Reclaiming overpaid emergency tax
When a provider pays out a small pot using an emergency tax code (week-one or month-one basis), it calculates the tax as if you receive that level of income every week or month for the full year. On a GBP 10,000 pot, the taxable slice is GBP 7,500. Applied at emergency rate, the deduction can be several hundred pounds more than you actually owe.
To reclaim without waiting for the end of the tax year, submit:
- P55 -- if you have taken a partial or full payment from a pension and are still in work, or have other income sources.
- P53Z -- if you have emptied all your pension pots and have no other income.
HMRC aims to process refunds within 30 days of receiving a completed form.
Where to find official guidance
- gov.uk: Tax when you get a pension
- HMRC Pensions Tax Manual: PTM063700 (small lump sums, s636A ITEPA 2003)

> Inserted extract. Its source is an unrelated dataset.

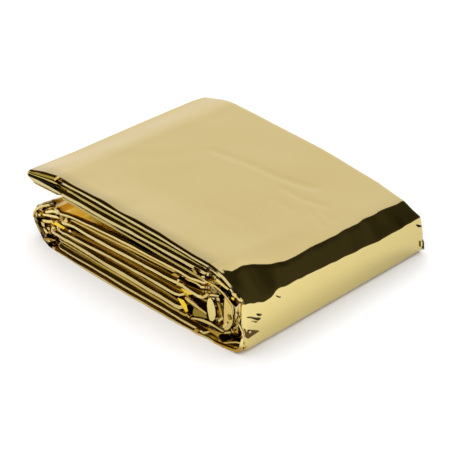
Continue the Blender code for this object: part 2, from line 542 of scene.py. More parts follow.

- MoneyHelper: Taking small pension pots (moneyhelper.org.uk/en/pensions-and-retirement)
- HMRC P55 form: Claim back tax from a flexibly accessed pension lump sum (gov.uk/claim-tax-refund)
To model the income tax impact before you act, use the income tax calculator and the take-home pay calculator. These tools let you enter additional income to see how the taxable 75% changes your effective rate for 2026/27.
This article is general information based on HMRC rules for the 2026/27 tax year. It is not financial advice. Pension tax rules change. Always verify current figures on gov.uk and consider taking regulated financial advice before making pension decisions.